Any help would be appreciated, thank you
Condition (1) is trivial, since $$\int_{|x|\leq \frac 1 2}H_t(x)dx = \sum_{n\in Z}e^{-4\pi^2n^2t}\int_{|x|\leq \frac 1 2}e^{2\pi inx}dx=\sum_{n\in Z}e^{-4\pi^2n^2t}\delta_{n=0}$$
Condition (2): As you noticed, $H_t$ is obtained by periodizing the Gaussian kernel $$\mathcal H_t(x) = \frac{e^{-u^2/(4t)}}{\sqrt{4\pi t}}$$ Indeed, the periodized Gaussian kernel is a periodic function (duh!) whose $n$-th Fourier coefficient is $$\begin{split} \int_{|x|<\frac 1 2} \left ( \sum_{k\in\mathbb Z} \mathcal H_t(x+k)\right)e^{-2i\pi nx}dx &= \sum_{k\in\mathbb Z}\int_{|x|<\frac 1 2} \mathcal H_t(x+k)e^{-2i\pi nx}dx\\ &\stackrel{u=x+k}{=}\sum_{k\in\mathbb Z}\int_{k}^{k+1}\mathcal H_t(u)e^{-2i\pi nu}du\\ &= \int_{-\infty}^{+\infty}\mathcal H_t(u)e^{-2i\pi nu}du\\ &= \widehat{\mathcal H}_t(n) \end{split}$$ Consequently, writing the periodized heat kernel as a Fourier series, we get $$\sum_{k\in\mathbb Z} \mathcal H_t(x+k) = \sum_{n\in\mathbb Z} \widehat{\mathcal H}_t(n)e^{2i\pi nx}$$ Note that this is also known as the Poisson summation formula. Substituting the expression of the Fourier transform of $\mathcal H_t$, i.e. $\widehat{\mathcal H}_t(\xi)= e^{-4\pi^2\xi^2 t}$, we obtain $$\sum_{k\in\mathbb Z} \mathcal H_t(x+k)=H_t(x)\tag{Poisson}$$ It immediately follows from $\mathcal H_t(x+k)>0$ that $H_t(x)>0$, and condition (2) is verified with $M=1$.

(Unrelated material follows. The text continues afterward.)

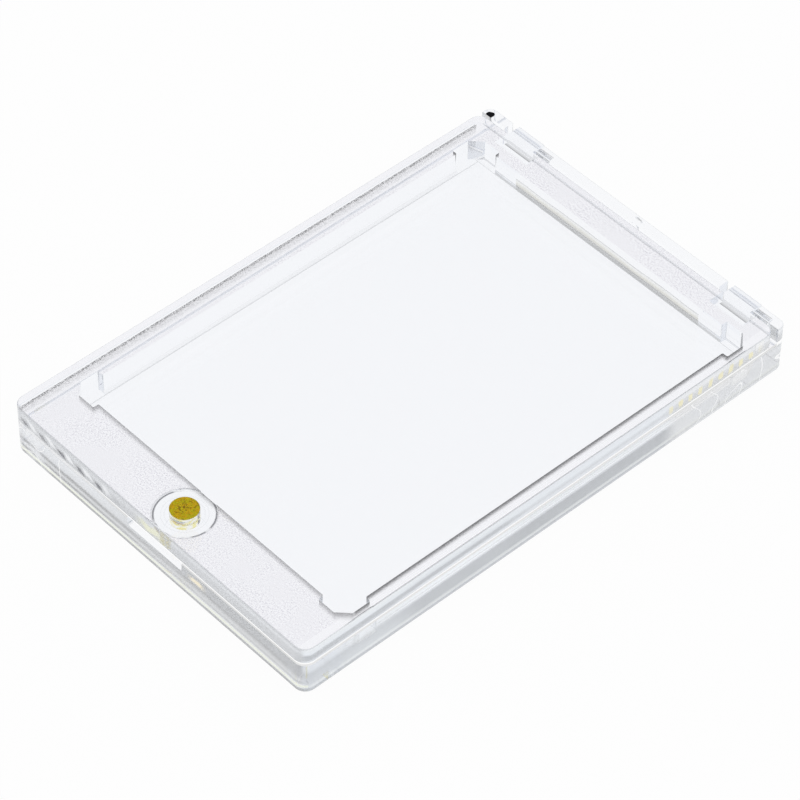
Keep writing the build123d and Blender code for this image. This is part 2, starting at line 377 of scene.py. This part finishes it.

Condition (3): Rewrite the Poisson formula as $$H_t(x) = \mathcal H_t(x) + \sum_{|k|\geq 1}\mathcal H_t(x+k)$$ and notice that if $|x|<\frac 1 2$ and $|k|\geq 1$, $$\left|\mathcal H_t(x+k)\right|=\frac{e^{-(x+k)^2/(4t)}}{\sqrt{4\pi t}} \leq \frac{e^{-(|k|-\frac 1 2)^2/(4t)}}{\sqrt{4\pi t}}$$ Now, and this is where you were puzzled: Notice that $|k|-\frac 12 \geq \frac {|k|} 2$ and therefore $$\left|\mathcal H_t(x+k)\right|\leq \frac{e^{-|k|^2/(16t)}}{\sqrt{4\pi t}}=Ct^{-\frac 1 2} e^{-ck^2/t}$$ Now, the rest of the proof is identical: for $0<t<1$, we have $\frac {k^2} t \geq \frac 1 2 \left (k^2 + \frac 1 t\right)$, thus $$\left|\mathcal H_t(x+k)\right| \leq Ct^{-\frac 1 2} e^{-ck^2/2}e^{-c/(2t)}$$ and $$0\leq \sum_{|k|\geq 1}\mathcal H_t(x+k) \leq Ct^{-\frac 1 2}e^{-c/(2t)}\sum_{|k|\geq 1}e^{-ck^2/2} \leq c_1 e^{-c_2/t}$$ and it follows that for any $\delta>0$, as $t\rightarrow 0$ $$\int_{\delta<x<\frac 1 2}|H_t(x)-\mathcal H_t(x)|dx \rightarrow 0$$ Condition (3) is then clear since it is easy to verify that it also applies to $\mathcal H_t$ itself.